== EXTRACTED ENTRIES

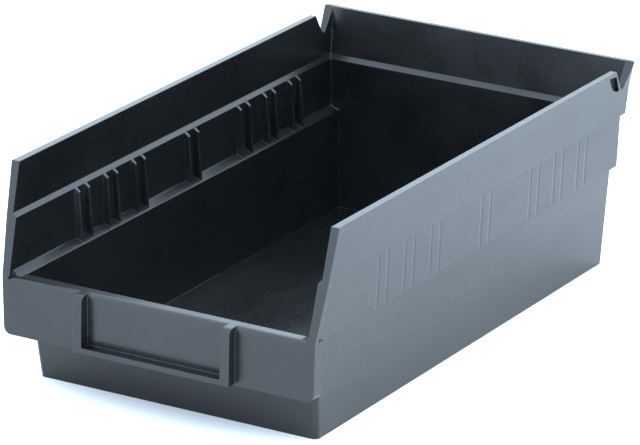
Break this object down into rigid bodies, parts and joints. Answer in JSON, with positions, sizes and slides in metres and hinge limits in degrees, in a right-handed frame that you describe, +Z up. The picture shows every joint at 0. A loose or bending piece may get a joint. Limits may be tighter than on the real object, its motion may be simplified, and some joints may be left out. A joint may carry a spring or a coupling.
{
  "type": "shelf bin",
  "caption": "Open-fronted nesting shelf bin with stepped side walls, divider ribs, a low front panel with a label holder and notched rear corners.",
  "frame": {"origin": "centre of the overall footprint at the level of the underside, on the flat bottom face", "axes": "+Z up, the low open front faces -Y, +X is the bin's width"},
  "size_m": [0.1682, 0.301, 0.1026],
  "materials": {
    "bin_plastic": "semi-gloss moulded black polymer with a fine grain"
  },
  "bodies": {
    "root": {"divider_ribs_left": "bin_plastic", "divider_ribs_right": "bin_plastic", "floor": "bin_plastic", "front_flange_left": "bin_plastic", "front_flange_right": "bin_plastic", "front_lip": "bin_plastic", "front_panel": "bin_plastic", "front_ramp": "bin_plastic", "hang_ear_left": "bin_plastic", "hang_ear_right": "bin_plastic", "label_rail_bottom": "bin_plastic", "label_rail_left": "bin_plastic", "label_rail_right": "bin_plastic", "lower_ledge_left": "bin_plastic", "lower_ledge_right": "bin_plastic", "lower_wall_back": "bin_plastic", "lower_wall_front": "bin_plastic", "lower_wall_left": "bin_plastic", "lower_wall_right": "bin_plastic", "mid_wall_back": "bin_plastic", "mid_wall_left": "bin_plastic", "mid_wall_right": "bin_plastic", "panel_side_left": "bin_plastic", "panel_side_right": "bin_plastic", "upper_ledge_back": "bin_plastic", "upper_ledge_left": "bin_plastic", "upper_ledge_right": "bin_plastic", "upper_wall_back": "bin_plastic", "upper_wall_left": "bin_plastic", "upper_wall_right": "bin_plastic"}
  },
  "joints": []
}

====
== EXTRACTED ENTRIES

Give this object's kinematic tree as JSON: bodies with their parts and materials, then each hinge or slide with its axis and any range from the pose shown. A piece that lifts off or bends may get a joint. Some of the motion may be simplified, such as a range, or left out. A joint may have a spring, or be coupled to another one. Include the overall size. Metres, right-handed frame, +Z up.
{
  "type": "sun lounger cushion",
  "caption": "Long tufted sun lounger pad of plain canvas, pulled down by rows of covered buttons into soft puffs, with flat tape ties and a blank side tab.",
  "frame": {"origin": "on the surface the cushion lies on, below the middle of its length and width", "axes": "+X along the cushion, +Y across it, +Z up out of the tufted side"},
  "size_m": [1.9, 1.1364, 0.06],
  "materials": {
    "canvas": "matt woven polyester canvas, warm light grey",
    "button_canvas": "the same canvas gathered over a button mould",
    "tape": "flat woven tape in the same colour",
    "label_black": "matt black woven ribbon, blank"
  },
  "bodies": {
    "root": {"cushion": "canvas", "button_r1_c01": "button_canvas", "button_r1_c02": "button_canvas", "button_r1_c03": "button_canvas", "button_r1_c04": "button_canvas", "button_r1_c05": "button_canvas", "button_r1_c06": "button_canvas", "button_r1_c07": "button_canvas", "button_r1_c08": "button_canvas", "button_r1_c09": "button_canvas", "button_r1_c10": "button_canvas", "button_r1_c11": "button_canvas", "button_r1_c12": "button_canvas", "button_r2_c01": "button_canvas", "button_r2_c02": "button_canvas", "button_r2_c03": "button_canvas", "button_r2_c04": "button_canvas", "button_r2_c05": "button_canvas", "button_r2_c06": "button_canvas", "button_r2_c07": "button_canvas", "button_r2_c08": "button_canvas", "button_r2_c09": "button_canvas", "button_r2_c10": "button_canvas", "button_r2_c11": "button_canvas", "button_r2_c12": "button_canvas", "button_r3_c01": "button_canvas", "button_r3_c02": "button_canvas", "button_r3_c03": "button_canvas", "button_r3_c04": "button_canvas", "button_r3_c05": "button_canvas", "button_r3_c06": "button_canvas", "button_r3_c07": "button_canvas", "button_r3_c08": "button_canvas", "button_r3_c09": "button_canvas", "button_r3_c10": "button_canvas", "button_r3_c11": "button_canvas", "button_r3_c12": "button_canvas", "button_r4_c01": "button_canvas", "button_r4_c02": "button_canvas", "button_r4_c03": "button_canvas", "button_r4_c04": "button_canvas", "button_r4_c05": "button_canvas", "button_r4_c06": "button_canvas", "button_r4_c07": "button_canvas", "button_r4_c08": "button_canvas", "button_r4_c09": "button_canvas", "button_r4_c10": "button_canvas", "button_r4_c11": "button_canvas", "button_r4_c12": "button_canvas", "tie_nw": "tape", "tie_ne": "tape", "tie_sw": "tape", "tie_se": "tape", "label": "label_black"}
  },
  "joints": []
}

====
== EXTRACTED ENTRIES

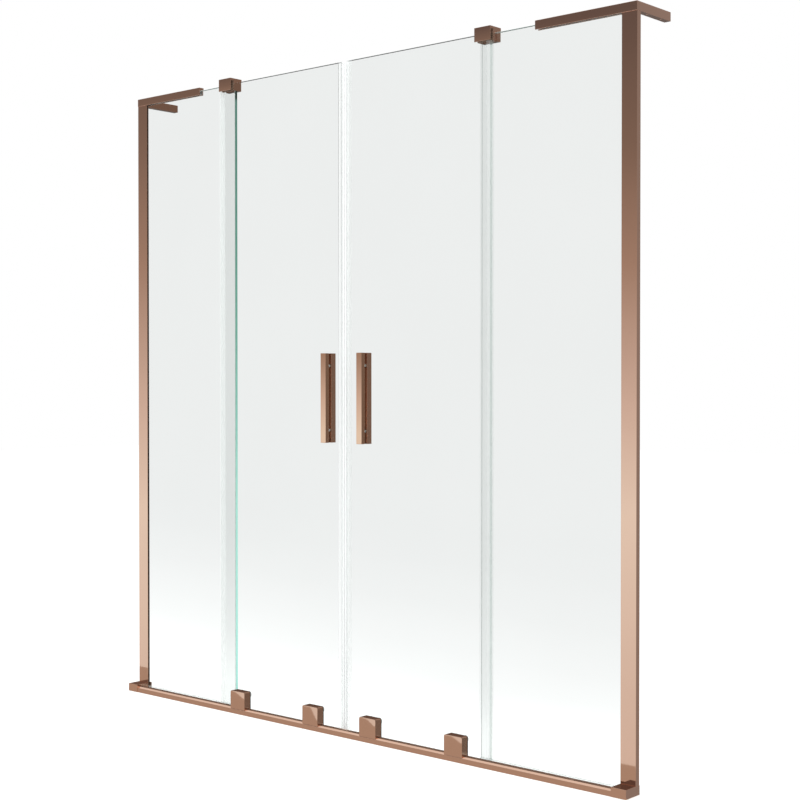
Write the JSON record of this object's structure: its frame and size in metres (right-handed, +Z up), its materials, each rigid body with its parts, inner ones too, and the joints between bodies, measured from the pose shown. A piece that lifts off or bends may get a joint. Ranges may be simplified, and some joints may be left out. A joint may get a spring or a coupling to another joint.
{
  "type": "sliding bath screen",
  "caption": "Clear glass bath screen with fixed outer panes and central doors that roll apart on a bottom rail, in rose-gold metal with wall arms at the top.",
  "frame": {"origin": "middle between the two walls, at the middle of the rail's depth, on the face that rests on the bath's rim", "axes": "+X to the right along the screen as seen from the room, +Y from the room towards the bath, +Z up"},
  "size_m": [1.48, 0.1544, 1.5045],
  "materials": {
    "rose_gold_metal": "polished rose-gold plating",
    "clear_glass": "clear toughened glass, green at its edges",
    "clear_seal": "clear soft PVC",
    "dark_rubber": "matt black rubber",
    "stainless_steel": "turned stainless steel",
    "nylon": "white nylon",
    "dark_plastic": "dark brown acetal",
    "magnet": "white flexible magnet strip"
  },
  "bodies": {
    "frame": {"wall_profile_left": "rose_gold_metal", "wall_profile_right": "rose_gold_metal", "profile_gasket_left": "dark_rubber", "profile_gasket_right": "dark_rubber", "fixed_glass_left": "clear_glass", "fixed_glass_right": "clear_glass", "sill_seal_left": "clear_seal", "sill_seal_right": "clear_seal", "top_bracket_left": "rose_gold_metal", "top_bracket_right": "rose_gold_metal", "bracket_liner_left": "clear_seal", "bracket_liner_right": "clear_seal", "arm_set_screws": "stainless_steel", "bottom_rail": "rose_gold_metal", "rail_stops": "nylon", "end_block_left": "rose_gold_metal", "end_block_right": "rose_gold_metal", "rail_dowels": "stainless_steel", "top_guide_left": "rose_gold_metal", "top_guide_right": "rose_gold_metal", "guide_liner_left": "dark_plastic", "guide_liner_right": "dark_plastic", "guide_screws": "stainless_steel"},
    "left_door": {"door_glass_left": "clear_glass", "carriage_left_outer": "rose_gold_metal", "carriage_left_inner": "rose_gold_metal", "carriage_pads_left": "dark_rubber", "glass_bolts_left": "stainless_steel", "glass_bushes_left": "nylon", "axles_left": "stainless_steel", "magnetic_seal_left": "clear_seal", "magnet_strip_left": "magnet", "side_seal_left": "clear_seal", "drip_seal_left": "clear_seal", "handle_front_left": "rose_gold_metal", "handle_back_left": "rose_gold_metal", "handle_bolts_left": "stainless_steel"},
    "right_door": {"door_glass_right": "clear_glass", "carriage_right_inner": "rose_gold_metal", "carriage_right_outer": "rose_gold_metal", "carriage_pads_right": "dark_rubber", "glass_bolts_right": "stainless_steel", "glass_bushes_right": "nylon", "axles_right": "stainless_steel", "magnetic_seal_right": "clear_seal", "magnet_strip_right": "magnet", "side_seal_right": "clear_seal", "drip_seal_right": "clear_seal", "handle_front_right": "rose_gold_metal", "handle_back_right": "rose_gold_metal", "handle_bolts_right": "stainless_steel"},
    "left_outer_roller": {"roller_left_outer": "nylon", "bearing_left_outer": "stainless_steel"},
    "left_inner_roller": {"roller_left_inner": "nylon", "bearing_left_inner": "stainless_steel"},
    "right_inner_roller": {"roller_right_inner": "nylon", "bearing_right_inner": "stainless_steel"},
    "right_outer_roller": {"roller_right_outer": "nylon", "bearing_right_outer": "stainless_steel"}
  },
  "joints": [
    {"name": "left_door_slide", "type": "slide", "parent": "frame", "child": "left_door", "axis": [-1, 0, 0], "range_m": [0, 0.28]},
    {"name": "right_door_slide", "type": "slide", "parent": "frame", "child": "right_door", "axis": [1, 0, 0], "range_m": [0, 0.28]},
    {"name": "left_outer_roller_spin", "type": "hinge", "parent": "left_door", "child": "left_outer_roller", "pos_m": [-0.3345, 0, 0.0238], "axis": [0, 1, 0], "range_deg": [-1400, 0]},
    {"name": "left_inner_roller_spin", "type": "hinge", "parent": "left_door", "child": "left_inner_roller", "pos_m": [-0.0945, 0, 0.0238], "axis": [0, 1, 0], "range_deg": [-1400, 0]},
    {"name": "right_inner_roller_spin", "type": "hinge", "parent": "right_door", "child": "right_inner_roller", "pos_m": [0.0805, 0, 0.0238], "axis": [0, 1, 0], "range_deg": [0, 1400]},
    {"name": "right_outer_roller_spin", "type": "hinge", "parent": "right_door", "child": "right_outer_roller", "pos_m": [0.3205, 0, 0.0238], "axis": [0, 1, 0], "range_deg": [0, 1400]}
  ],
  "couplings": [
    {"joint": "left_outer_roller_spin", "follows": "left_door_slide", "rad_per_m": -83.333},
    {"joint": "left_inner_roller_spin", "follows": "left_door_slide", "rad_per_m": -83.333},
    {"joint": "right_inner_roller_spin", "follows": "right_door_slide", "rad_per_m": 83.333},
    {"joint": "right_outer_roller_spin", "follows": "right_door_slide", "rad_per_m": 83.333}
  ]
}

====

**DIRECTIONS**: Work out how many lines above have the string "this" in them, and give only the number.

**COMPLETE ANSWER**: 3